From 1965 to 1968, Piercy concentrated on anti-war involvement, civil rights, and political activism. This would also spur subsequent fiction and poetry that would focus on the issues of labor and feminism. In 1968, Piercy’s first book of poetry, Breaking Camp, was published. Her second collection, Hard Loving, was published the next year. Her first novel, Going Down Fast, was also published in 1969.
In 1971, Piercy and Shapiro settled in Cape Cod. Piercy continued her prolific output, publishing five novels, including Small Changes (1973), and four collections of poetry, including To Be of Use (1976). That same year, she published a speculative science fiction novel called Woman on the Edge of Time, which deals with mental illness, feminism, and LGBTQIA+ concerns. Some have included the book as one of the first examples of cyberpunk. In 1978, she won an award from the National Endowment of the Arts.
While Piercy enjoyed gardening and the friends she made in their new home on the Cape, differences with Shapiro led to a divorce in 1980. That same year, Piercy released what is considered a feminist poetry classic, The Moon Is Always Female. Two years later, Piercy married writer Ira Wood. The two have collaborated on works of fiction and one drama.
In the same year as her third marriage, Piercy released her selected poems, Circles On the Water. In the 1980s she also published the collections Stone, Paper, Knife (1983), My Mother’s Body (1985), Available Light (1988), a book of personal essays called Parti-Colored Blocks for a Quilt (1982), and several novels.

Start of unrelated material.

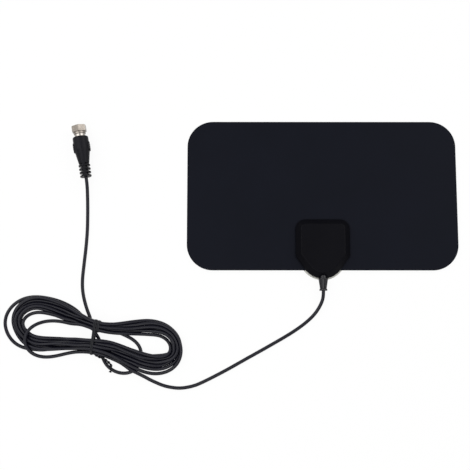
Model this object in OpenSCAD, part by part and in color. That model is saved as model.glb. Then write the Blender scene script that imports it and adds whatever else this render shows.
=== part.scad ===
// Flat television antenna: a laminated sheet, a clipped housing, a thin coaxial lead and a screw-on plug.
// Millimetres. +Z is up and z = 0 is the surface that it lies on. +Y points from the housing's
// rounded end to the far edge of the sheet. The origin is under the middle of the sheet and housing.

/* [Sheet] */
// Width of the sheet
sheet_w = 220; // [200:1:240]
// Height of the sheet
sheet_h = 123; // [112:1:140]
// Radius of the sheet's corners
sheet_corner_r = 21; // [8:1:28]
// Thickness of each of the two cover films
film_t = 0.3; // [0.2:0.05:0.5]
// Thickness of the foil elements and of the adhesive round them
foil_t = 0.1; // [0.05:0.05:0.2]
// Distance from the sheet's edge to the foil
foil_margin = 10; // [8:1:16]
// Width of the foil's strips
foil_strip = 7; // [5:1:9]
// Height of a foil wing at the middle of the sheet
foil_root_h = 16; // [12:1:24]
// Gap between a foil and the adhesive round it
foil_gap = 0.3; // [0.2:0.1:0.6]

/* [Housing] */
// Width of the housing
pod_w = 44; // [42:1:52]
// Length of the housing, from its straight top to its rounded end
pod_len = 48; // [47:1:56]
// How far the housing's rounded end reaches past the sheet
pod_overhang = 6.6; // [6.2:0.1:8]
// Radius of the two top corners
pod_top_r = 8; // [7:0.5:10]
// Radius of the two shoulders, where the sides turn in
pod_shoulder_r = 5; // [4:0.5:7]
// Distance from the rounded end to the shoulders' centres
pod_shoulder_y = 19.3; // [18:0.1:21]
// Radius of the rounded end
pod_nose_r = 17.8; // [16:0.1:19]
// Height of the back shell, under the sheet
back_h = 2.2; // [1.8:0.1:3]
// How far the back shell's rim stands out round the front shell
back_rim = 1.2; // [0.4:0.1:1.4]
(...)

In 1991, He, She And It (1991), a science fiction novel reworking the tale of Golem, won the Arthur C. Clarke Award. The 1990s also brought four more novels and four poetry collections, including Mars and Her Children (1992), What are Big Girls Made Of (1997), Early Grrrl (1999), and The Art of Blessing the Day: Poems with a Jewish Theme (1993). In 1996, Piercy and Wood co-founded Leapfrog Press, a small independent press, which they ran until they sold it in 2008.

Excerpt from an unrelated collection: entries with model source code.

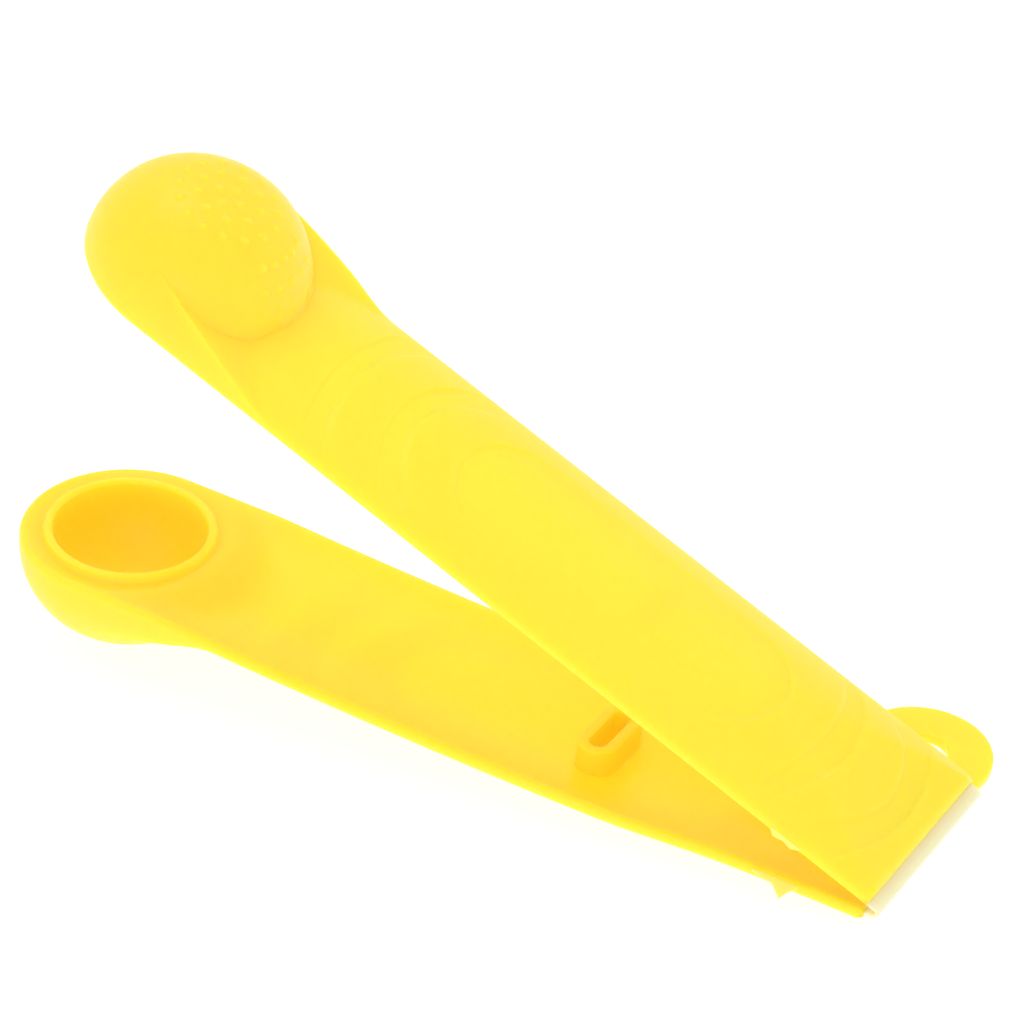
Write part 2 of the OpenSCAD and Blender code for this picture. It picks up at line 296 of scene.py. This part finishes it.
def outer_z(x, y):
    """Outside of an arm with its neck and cup."""
    d = edge_distance(x, y)
    across = np.clip(np.abs(y), 0.0, HALF_W)
    arm = soft_min(SIDE_H + arc_z(across, HALF_W, CREST_H - SIDE_H), crest(x), CREST_BLEND)
    arm = arm - recess(x, y)
    dish = NECK_DISH * (1 - (across / HALF_W) ** 2)
    ramp = SIDE_H + (x - NECK_X) * NECK_SLOPE - dish
    flank = dome_z(across)
    top = soft_max(arm, ramp, RAMP_BLEND) - edge_drop(d, EDGE_R)
    crease = np.exp(-((top - flank) / BEAD_W) ** 2) * smooth((x - BEAD_START) / BEAD_EASE)
    top = soft_min(top, flank, FLANK_BLEND) + BEAD * crease
    dome = dome_z(np.hypot(x - ARM_L, y))
    foot = FOOT_MIN + FOOT_R * smooth((ARM_L - x) / FOOT_FADE)
    return np.where(x > ARM_L, np.maximum(dome, CUP_WALL_H), soft_max(top, dome, foot))


def inner_z(x, y):
    """Inside of an arm: the trough, which rises to a flat land round the cup and along the rim."""
    from_cup = np.hypot(x - ARM_L, y)
    across = np.minimum(np.abs(y), HALF_W)
    trough = np.minimum(arc_z(across, TROUGH_HALF_W, INSIDE_CREST), crest(x) - WALL)
    trough = trough * smooth((from_cup - TROUGH_GONE_R) / TROUGH_FADE)
    trough = np.where(x > ARM_L, 0.0, trough)
    dip = LAND_DIP * smooth((HALF_W - from_cup) / LAND_W)
    return soft_max(trough, FACE + dip, LAND_BLEND) + edge_drop(edge_distance(x, y), RIM_R)


def quarter(count):
    """Angles over a quarter turn."""
    return np.linspace(0, math.pi / 2, count)


def hollow_profile():
    """Half section of a cup's hollow as (r, z), from its bottom to its mouth."""
    return [(BOWL_R * math.sin(a), BOWL_DEPTH - BOWL_R + BOWL_R * math.cos(a)) for a in quarter(28)]


def lip_profile():
    """Lower cup from the bottom of its hollow, up and over the lip, to the land round it."""
    top = -LIP_H
    r = LIP_T / 2 - 0.06
    over = [(BOWL_R + LIP_T / 2 - r * math.cos(a), top + r - r * math.sin(a))
            for a in np.linspace(0, math.pi, 14)]
    foot = [(BOWL_R + LIP_T + LIP_FOOT_R - LIP_FOOT_R * math.cos(a),
             LAND_Z - LIP_FOOT_R + LIP_FOOT_R * math.sin(a))
            for a in np.linspace(0.1, math.pi / 2, 6)]
    return hollow_profile() + over + foot


def seat_profile():
    """Upper cup from the bottom of its hollow to the land, with the wider seat for the lip."""
    third = SEAT_EDGE / 3
    step = [(BOWL_R, SEAT_H + SEAT_EDGE), (BOWL_R + third, SEAT_H + third), (BOWL_R + SEAT_EDGE, SEAT_H),
            (SEAT_R - SEAT_EDGE, SEAT_H), (SEAT_R - third, SEAT_H - third), (SEAT_R, SEAT_H - SEAT_EDGE)]
    mouth = [(SEAT_R, LAND_Z + 0.12), (SEAT_R + 0.05, LAND_Z + 0.04), (SEAT_R + 0.12, LAND_Z)]
    return hollow_profile() + step + mouth


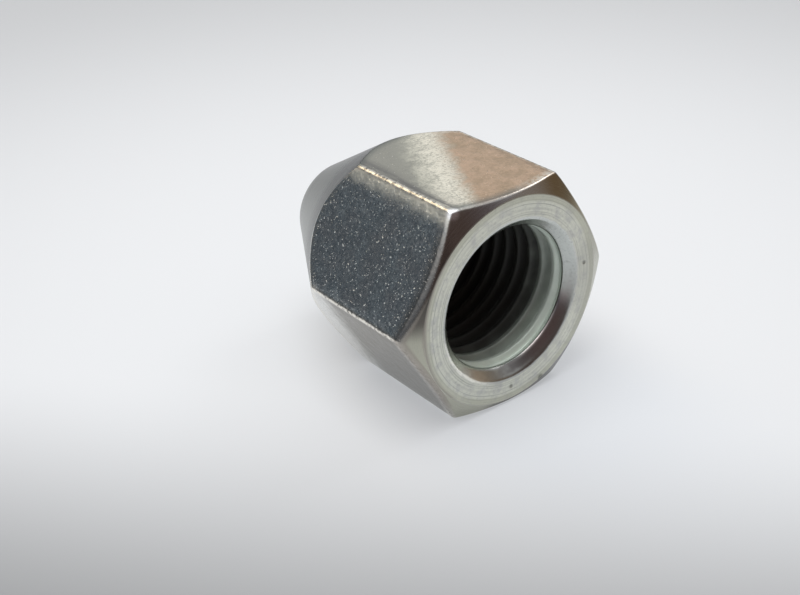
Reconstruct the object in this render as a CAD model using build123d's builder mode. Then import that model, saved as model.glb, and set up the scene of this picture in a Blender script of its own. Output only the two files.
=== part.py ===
from build123d import *
from math import cos, radians, sqrt, tan
import os

# A long hexagon union nut for a 6 mm pressure pipe. It is turned in one piece from drawn steel bar.
# The nut's axis is Y: the threaded mouth's face lies at Y = 0, and the pipe leaves by the nose at +Y.
# It lies on one of its six flats, which faces down (-Z).

# Hexagon bar
across_flats = 19.0            # wrench size
bar_edge_radius = 0.3          # rounding left on the six long edges by drawing

# Turned outside
nut_length = 24.0              # mouth face to nose tip
face_inset = 0.4               # the mouth face's round rim lies this far inside the flats
face_chamfer_angle = 30.0      # degrees from the face, cuts the corners at the mouth end
nose_half_angle = 30.0         # degrees from the axis, cuts the corners and forms the nose
nose_tip_wall = 1.3            # metal round the pipe hole, where the nose cone meets the tip
rim_softening = 0.1            # tumbled radius on the turned rims
arc_softening = 0.25           # tumbled radius where the flats meet the chamfer and the nose cone

# Metric fine thread, M14 x 1.5, left as its core hole
thread_diameter = 14.0
thread_pitch = 1.5
countersink_allowance = 0.1    # how far its rim at the mouth face lies outside the thread
countersink_half_angle = 45.0  # degrees from the axis
core_hole_depth = 13.5         # mouth face to the start of the shoulder

# Shoulder that presses on the pipe's head, and the hole for the pipe
shoulder_half_angle = 45.0     # degrees from the axis
pipe_diameter = 6.0
pipe_clearance = 0.2           # on the diameter
pipe_hole_edge_break = 0.3     # chamfer at the nose tip

# Radii and depths that follow from the sizes above
core_radius = (thread_diameter - 5 / 8 * sqrt(3) * thread_pitch) / 2
countersink_radius = thread_diameter / 2 + countersink_allowance
countersink_depth = (countersink_radius - core_radius) / tan(radians(countersink_half_angle))
pipe_hole_radius = (pipe_diameter + pipe_clearance) / 2
shoulder_depth = (core_radius - pipe_hole_radius) / tan(radians(shoulder_half_angle))
pipe_hole_start = core_hole_depth + shoulder_depth

# The turned envelope reaches a little past the bar's corners, so that it leaves the flats alone.
envelope_radius = across_flats / 2 / cos(radians(30)) + 1
face_radius = across_flats / 2 - face_inset
face_chamfer_end = (envelope_radius - face_radius) * tan(radians(face_chamfer_angle))
tip_radius = pipe_hole_radius + nose_tip_wall
nose_start = nut_length - (envelope_radius - tip_radius) / tan(radians(nose_half_angle))

# Sketches on this plane look along the axis from the mouth, and their normal is +Y.
across_axis = Plane(origin=(0, 0, 0), x_dir=(1, 0, 0), z_dir=(0, 1, 0))

with BuildPart() as flare_nut:
    # The bar, with its six long edges rounded
    with BuildSketch(across_axis) as bar_section:
        RegularPolygon(radius=across_flats / 2, side_count=6, major_radius=False)
        fillet(bar_section.vertices(), radius=bar_edge_radius)
    extrude(amount=nut_length)

    # Turning: the face chamfer and the nose cone trim the bar's corners.
    with BuildSketch(Plane.XY) as turned_profile:
        with BuildLine():
            Polyline(
                (0, 0),
                (face_radius, 0),
                (envelope_radius, face_chamfer_end),
                (envelope_radius, nose_start),
                (tip_radius, nut_length),
                (0, nut_length),
                close=True,
            )
        make_face()
        face_rim = turned_profile.vertices().sort_by_distance((face_radius, 0))[0]
        tip_rim = turned_profile.vertices().sort_by_distance((tip_radius, nut_length))[0]
        fillet([face_rim, tip_rim], radius=rim_softening)
    revolve(axis=Axis.Y, mode=Mode.INTERSECT)
    trimmed_arcs = flare_nut.edges().filter_by(
        lambda edge: edge.geom_type in (GeomType.HYPERBOLA, GeomType.BSPLINE)
    )
    fillet(trimmed_arcs, radius=arc_softening)

    # Boring: countersink, core hole of the thread, shoulder and pipe hole, in one profile
    with BuildSketch(Plane.XY):
        with BuildLine():
            Polyline(
                (0, 0),
                (countersink_radius, 0),
                (core_radius, countersink_depth),
                (core_radius, core_hole_depth),
                (pipe_hole_radius, pipe_hole_start),
                (pipe_hole_radius, nut_length - pipe_hole_edge_break),
                (pipe_hole_radius + pipe_hole_edge_break, nut_length),
                (0, nut_length),
                close=True,
            )
        make_face()
    revolve(axis=Axis.Y, mode=Mode.SUBTRACT)

os.makedirs("parts", exist_ok=True)
flare_nut.part.label = "flare_nut"
export_step(flare_nut.part, "parts/flare_nut.step")
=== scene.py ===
from math import atan2, cos, pi, radians, sin, sqrt, tan

import bpy
from mathutils import Matrix, Vector


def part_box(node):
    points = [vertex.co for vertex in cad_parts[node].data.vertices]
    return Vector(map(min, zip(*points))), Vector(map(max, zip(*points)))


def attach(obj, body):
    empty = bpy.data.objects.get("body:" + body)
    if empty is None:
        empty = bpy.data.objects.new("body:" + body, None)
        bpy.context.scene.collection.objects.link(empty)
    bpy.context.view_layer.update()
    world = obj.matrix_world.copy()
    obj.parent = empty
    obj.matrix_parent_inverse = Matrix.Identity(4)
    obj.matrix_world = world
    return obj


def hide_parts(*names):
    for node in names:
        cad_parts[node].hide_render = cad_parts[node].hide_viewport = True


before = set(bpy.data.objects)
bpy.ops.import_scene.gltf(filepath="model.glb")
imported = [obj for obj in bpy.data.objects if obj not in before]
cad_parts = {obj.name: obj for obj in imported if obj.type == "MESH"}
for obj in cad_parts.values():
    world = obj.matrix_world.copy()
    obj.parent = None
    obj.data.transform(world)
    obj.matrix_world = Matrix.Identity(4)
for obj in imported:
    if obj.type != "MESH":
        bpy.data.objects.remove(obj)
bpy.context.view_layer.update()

MM = 0.001


# ---------------------------------------------------------------------------------------------
# Outside of the nut: drawn hexagon bar of free-cutting steel, turned to a chamfer at the mouth and
# to a cone at the nose. One skin of columns round the axis and rows along it, and each row follows
# one feature, so the arcs where the cones cut the flats are true and softly rounded by tumbling.

nut_low, nut_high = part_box("flare_nut")
across_flats = (nut_high.z - nut_low.z) / MM
nut_length = (nut_high.y - nut_low.y) / MM
flat_distance = across_flats / 2
bar_edge_radius = 0.3
roll_off_start = 1.3
roll_off_drop = 0.08
face_inset = 0.4
face_radius = flat_distance - face_inset
face_slope = tan(radians(30))
nose_slope = tan(radians(30))
pipe_hole_radius = 3.1
pipe_hole_break = 0.3
nose_tip_wall = 1.3
tip_radius = pipe_hole_radius + nose_tip_wall
chamfer_softening = 0.33
left_extra_softening = 0.45
nose_softening = 0.3
rim_softening = 0.12

SIXTH = radians(60)
columns_per_flat = 34
columns_per_edge = 6


def column_angles():
    """Angles round the axis: evenly spaced across each flat, and close together at each long edge."""
    edge_half_angle = atan2(bar_edge_radius * sin(SIXTH / 2), flat_distance / cos(SIXTH / 2))
    angles = []
    for side in range(6):
        edge = side * SIXTH
        for step in range(columns_per_edge):
            angles.append(edge + edge_half_angle * (2 * step / columns_per_edge - 1))
        reach = flat_distance * tan(SIXTH / 2 - edge_half_angle)
        for step in range(columns_per_flat):
            along = reach * (2 * step / columns_per_flat - 1)
            angles.append(edge + SIXTH / 2 + atan2(along, flat_distance))
    return angles


def bar_radius(angle):
    """Distance from the axis to the drawn bar's skin, whose flats roll off a little to rounded edges."""
    off_edge = abs((angle + SIXTH / 2) % SIXTH - SIXTH / 2)
    arc_centre = (flat_distance - bar_edge_radius) / cos(SIXTH / 2)
    arc_end = atan2(bar_edge_radius * sin(SIXTH / 2), arc_centre + bar_edge_radius * cos(SIXTH / 2))
    from_edge = flat_distance * (tan(SIXTH / 2) - tan(SIXTH / 2 - max(off_edge, arc_end)))
    drop = roll_off_drop * max(0, 1 - from_edge / roll_off_start) ** 2
    if off_edge < arc_end:
        across = arc_centre * sin(off_edge)
        return arc_centre * cos(off_edge) + sqrt(bar_edge_radius ** 2 - across ** 2) - drop
    return flat_distance / cos(SIXTH / 2 - off_edge) - drop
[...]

Due to illness, her production in the 2000s was slower but still included two novels, three works of nonfiction, an audiobook of poetry, and six collections of poetry, including Colors Passing Through Us (2003), The Crooked Inheritance (2006), The Hunger Moon: New and Selected Poems 1980-2010 (2012), Made in Detroit (2017), and On the Way Out, Turn Out the Light (2020). As she has throughout her career, Piercy continues to teach classes at various universities, run workshops, and judge poetry prizes. She remains a fierce advocate of feminism, labor equality, and the Jewish renewal movement. She continues to live and work on Cape Cod with Wood.
Poem Text
Piercy, Marge. “To Be of Use.” 1973. Poetry Foundation.
Summary
In this lyric poem, Piercy’s speaker details the kind of people they most admire: those who don’t shirk from hard work. These people are comparable to strong swimmers who don’t hesitate to go in the water, much like seals. They are also similar to large pack animals like oxen, who move their cargo through rough terrain, even when the way makes them “strain” (Line 10). They continue to do this task to succeed, even if it takes a long time. The hard-working are also compared to those who labor in “fields to harvest” (Line 13).
The speaker appreciates those who work together to achieve a task more than those who might order the task be done or leave the task mid-way through. The speaker then clarifies that if work is done poorly, it makes a greater mess. However, successful work “has a shape that satisfies” (Line 21). This shape is compared to Greek urns and Native American “vases” (Line 23), both of which were used to carry items. This sense of carrying is correlated to the duties that a person takes on to feel useful.